• Problem to work on: Lift out, unaltered, the lines of the material below between the line holding "What OpenSCAD source" and the line holding "tube's outer wall.", counting both.

Dataset records
= = = = =
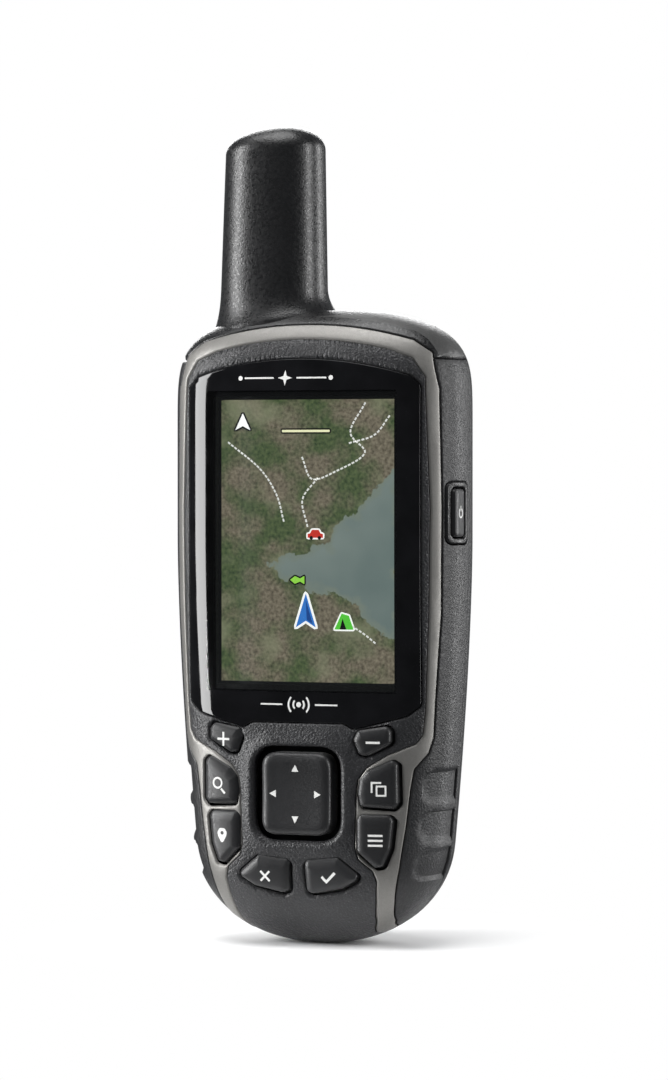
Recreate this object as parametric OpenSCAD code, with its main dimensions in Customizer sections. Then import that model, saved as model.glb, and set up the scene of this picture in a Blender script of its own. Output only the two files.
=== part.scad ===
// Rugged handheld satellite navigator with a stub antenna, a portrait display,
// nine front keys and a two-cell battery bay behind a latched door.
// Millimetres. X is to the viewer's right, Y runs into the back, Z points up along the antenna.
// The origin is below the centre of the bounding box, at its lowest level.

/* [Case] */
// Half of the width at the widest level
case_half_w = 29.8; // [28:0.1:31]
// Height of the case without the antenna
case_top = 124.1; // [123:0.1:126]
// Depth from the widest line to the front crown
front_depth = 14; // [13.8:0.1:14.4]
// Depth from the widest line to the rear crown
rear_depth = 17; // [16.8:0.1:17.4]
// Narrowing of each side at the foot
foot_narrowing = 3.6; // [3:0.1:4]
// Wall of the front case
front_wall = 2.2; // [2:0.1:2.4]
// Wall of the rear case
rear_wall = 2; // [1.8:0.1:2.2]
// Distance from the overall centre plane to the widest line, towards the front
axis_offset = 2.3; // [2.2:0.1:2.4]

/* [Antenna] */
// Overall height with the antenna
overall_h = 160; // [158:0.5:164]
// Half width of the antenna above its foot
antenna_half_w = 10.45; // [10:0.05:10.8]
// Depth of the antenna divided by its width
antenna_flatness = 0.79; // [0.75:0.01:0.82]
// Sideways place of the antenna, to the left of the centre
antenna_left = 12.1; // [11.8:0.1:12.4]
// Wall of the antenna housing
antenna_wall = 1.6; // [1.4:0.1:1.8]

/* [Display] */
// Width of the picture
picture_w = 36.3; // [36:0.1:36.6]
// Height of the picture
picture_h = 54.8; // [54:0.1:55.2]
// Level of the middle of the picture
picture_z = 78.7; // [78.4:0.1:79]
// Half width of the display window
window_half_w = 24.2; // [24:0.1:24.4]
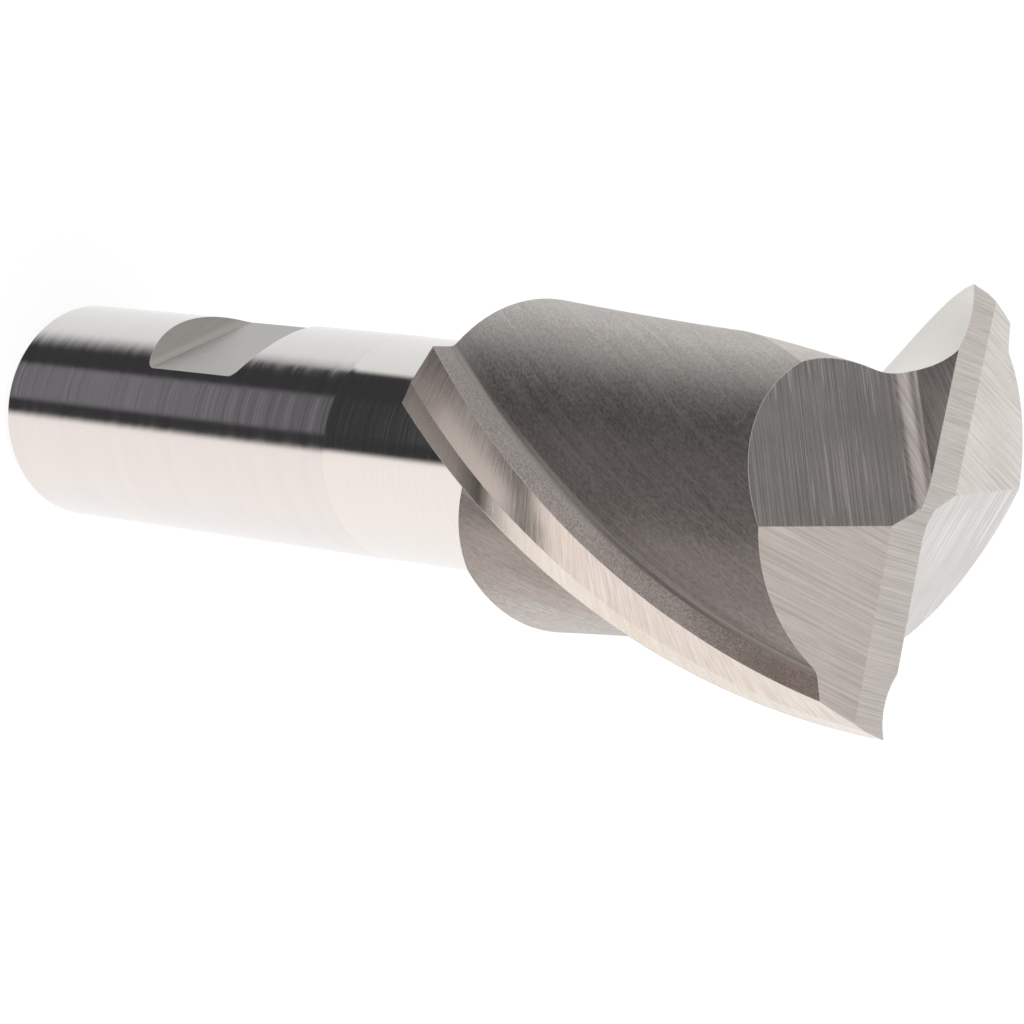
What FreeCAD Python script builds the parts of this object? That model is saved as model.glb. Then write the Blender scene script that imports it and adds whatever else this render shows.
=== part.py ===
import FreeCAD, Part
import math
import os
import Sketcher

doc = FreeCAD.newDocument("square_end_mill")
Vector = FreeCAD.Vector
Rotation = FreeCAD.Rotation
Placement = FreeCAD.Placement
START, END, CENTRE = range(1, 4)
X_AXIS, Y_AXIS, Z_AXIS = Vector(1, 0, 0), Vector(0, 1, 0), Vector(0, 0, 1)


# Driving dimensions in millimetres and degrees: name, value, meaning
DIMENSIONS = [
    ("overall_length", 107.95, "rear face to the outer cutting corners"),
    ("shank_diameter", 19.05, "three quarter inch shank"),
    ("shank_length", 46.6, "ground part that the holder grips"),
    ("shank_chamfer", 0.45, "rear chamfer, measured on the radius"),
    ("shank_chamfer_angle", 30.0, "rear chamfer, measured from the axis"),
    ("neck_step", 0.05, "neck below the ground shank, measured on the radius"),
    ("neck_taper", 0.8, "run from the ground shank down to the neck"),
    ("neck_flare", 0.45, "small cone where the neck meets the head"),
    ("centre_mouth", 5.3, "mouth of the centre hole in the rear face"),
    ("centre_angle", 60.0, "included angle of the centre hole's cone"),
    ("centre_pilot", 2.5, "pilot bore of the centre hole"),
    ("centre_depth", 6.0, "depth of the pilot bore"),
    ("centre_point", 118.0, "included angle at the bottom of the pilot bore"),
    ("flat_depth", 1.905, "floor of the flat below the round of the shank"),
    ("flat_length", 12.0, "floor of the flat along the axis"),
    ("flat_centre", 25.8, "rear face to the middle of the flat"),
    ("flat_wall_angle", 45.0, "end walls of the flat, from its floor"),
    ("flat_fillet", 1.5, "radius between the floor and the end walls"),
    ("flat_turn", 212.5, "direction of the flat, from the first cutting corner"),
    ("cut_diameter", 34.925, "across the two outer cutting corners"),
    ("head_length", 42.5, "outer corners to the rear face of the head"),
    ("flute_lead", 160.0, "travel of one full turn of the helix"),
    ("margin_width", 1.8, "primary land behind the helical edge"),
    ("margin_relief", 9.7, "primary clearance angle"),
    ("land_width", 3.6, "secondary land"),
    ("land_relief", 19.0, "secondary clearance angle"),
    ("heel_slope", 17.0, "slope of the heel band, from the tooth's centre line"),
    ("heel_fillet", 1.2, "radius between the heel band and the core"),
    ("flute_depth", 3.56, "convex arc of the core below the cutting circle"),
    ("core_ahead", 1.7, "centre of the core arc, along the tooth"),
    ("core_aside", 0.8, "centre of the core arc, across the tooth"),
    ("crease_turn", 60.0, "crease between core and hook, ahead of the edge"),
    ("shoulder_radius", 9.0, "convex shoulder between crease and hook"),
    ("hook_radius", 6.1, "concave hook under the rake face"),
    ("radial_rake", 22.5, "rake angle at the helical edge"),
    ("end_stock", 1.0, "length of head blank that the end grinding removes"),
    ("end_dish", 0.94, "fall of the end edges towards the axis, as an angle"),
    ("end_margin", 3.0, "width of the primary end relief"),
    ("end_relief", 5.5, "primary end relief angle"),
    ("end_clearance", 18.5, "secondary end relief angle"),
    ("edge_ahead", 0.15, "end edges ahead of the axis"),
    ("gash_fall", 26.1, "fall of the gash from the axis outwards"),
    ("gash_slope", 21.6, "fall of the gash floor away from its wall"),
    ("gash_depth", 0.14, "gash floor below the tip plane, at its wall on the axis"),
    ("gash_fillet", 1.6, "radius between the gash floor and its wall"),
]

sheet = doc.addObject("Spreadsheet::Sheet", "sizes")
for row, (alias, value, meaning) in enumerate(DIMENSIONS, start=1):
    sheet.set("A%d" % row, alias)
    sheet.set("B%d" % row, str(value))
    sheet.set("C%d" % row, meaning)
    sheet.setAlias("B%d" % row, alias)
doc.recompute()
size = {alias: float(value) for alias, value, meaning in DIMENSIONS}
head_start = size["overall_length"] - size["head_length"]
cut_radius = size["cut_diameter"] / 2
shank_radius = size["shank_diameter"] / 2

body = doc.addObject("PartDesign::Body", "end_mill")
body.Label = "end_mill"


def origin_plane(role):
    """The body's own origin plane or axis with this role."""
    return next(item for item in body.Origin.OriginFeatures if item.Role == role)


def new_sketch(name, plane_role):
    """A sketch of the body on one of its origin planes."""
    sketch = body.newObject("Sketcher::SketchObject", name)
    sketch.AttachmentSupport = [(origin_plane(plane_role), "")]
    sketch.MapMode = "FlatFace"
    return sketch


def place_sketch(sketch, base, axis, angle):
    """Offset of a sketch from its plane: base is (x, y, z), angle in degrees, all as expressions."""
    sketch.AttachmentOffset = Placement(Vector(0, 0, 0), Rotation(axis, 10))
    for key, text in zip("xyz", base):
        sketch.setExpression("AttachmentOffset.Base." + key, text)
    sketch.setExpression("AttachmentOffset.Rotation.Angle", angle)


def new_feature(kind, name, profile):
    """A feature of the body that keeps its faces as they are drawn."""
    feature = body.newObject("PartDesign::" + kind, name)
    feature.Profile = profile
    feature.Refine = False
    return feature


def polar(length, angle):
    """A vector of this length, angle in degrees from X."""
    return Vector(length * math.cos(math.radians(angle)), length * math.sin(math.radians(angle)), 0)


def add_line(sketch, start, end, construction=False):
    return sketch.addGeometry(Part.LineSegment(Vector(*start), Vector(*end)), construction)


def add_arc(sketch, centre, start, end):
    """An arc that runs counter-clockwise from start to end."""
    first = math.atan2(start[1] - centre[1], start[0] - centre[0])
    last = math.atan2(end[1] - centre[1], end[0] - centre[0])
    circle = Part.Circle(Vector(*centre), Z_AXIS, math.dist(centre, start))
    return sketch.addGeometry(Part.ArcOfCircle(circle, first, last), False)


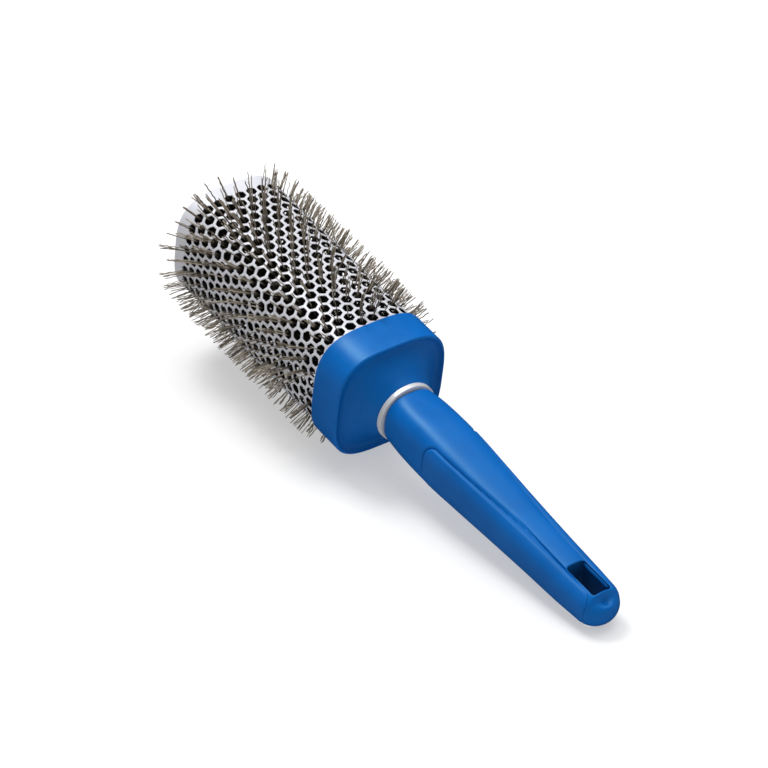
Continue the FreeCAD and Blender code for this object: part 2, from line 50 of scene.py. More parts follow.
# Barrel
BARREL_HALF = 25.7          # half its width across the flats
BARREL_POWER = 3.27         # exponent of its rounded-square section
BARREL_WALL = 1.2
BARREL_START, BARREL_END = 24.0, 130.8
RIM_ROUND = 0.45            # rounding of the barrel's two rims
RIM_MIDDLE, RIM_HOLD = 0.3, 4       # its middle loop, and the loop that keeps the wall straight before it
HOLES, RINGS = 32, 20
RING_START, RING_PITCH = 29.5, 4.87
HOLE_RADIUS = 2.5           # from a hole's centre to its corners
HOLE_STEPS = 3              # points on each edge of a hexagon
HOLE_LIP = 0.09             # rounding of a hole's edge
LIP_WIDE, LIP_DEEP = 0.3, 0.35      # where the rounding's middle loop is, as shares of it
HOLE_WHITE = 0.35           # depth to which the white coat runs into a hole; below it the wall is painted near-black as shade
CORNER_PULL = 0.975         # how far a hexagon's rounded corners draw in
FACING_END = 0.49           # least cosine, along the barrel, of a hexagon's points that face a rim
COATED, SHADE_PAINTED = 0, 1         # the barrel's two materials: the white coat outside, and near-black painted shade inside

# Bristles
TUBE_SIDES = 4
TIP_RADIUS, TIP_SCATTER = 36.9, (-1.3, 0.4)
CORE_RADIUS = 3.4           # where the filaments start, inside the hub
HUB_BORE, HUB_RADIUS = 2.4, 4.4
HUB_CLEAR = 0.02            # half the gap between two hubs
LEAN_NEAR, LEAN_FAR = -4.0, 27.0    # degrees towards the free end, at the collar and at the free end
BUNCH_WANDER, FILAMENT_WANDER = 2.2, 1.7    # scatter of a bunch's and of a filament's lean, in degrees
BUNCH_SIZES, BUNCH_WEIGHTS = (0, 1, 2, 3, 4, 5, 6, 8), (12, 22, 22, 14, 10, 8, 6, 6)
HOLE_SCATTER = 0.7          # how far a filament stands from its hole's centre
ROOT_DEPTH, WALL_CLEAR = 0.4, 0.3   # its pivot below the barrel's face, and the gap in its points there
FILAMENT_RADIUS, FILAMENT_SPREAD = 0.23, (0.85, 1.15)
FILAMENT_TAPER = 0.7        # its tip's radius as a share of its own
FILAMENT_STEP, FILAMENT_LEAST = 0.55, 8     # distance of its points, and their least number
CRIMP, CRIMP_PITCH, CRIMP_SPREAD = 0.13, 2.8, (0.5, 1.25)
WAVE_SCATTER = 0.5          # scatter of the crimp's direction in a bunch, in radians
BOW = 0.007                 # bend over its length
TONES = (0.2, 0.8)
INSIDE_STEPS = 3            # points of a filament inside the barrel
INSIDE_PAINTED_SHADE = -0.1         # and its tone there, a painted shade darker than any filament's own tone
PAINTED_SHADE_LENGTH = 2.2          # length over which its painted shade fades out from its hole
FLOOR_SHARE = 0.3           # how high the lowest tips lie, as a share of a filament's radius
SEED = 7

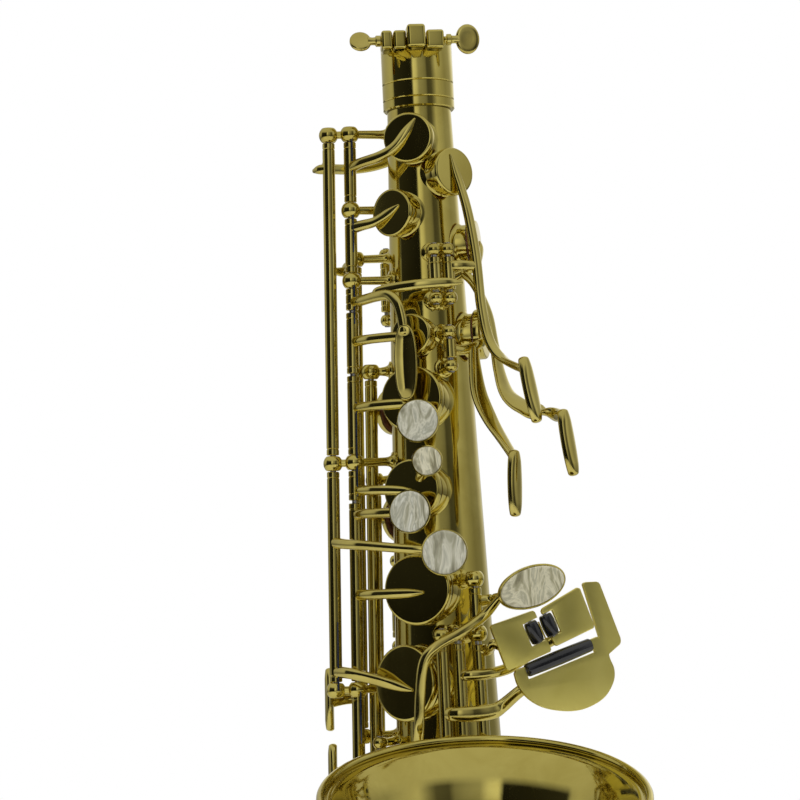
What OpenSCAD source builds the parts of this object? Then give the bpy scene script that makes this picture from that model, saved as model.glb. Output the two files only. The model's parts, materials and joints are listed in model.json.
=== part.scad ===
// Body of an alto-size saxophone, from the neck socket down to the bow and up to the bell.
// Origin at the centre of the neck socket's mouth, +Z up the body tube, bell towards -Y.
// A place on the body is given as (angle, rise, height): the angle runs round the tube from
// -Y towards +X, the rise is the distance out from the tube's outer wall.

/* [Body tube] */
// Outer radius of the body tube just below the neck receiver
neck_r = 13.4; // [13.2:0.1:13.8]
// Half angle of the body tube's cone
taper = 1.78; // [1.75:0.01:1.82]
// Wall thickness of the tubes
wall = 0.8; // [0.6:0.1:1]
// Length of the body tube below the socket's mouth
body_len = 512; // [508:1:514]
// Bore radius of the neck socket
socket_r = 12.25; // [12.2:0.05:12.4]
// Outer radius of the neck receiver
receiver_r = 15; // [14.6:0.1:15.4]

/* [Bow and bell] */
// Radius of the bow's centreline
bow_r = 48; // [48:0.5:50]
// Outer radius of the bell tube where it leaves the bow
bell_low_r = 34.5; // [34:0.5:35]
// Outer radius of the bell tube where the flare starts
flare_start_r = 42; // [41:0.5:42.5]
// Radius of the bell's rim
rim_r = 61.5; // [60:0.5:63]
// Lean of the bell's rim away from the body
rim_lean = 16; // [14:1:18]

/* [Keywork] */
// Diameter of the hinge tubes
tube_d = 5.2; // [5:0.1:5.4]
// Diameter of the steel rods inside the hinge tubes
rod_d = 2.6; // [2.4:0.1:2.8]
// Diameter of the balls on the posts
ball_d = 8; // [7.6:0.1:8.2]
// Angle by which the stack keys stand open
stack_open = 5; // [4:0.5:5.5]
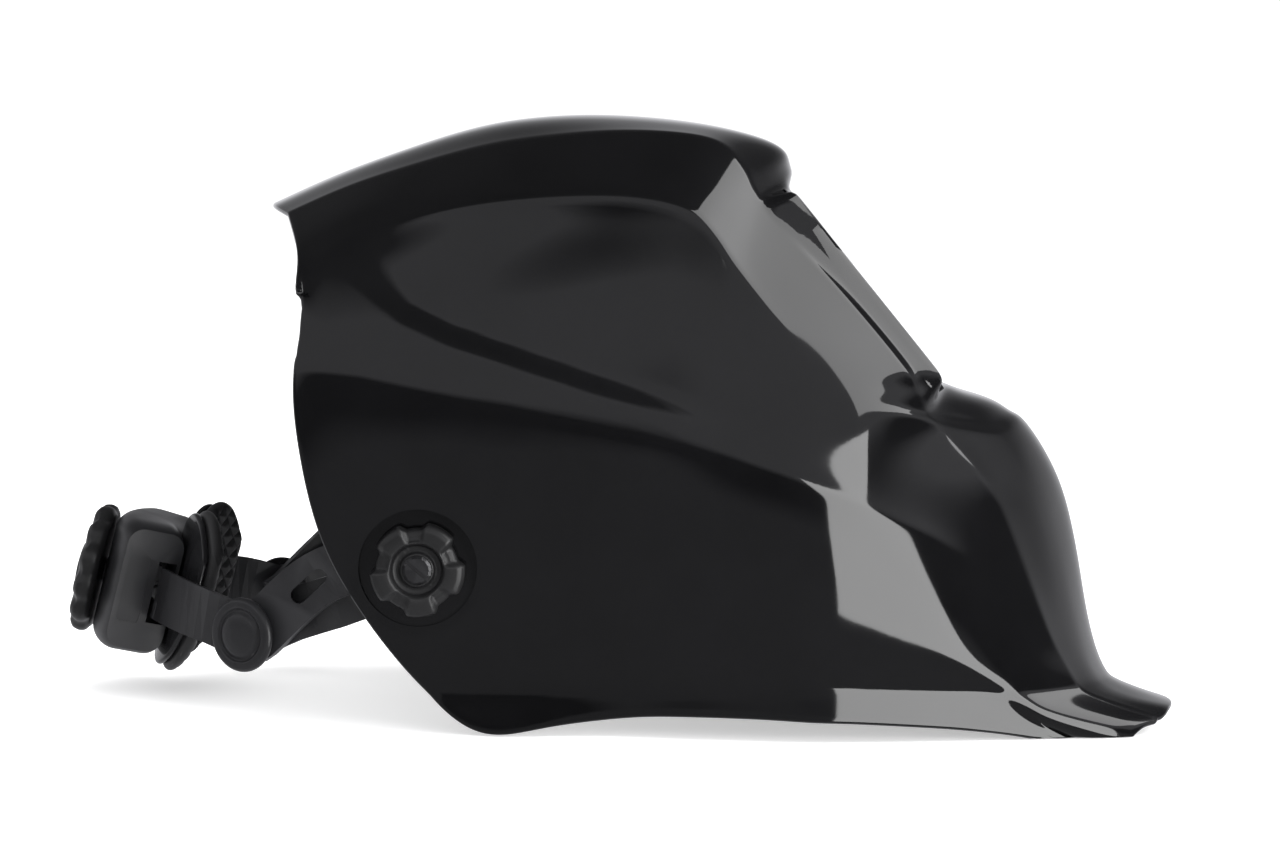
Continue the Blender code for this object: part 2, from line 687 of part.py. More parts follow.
= = = = =
• Full answer:
What OpenSCAD source builds the parts of this object? Then give the bpy scene script that makes this picture from that model, saved as model.glb. Output the two files only. The model's parts, materials and joints are listed in model.json.
=== part.scad ===
// Body of an alto-size saxophone, from the neck socket down to the bow and up to the bell.
// Origin at the centre of the neck socket's mouth, +Z up the body tube, bell towards -Y.
// A place on the body is given as (angle, rise, height): the angle runs round the tube from
// -Y towards +X, the rise is the distance out from the tube's outer wall.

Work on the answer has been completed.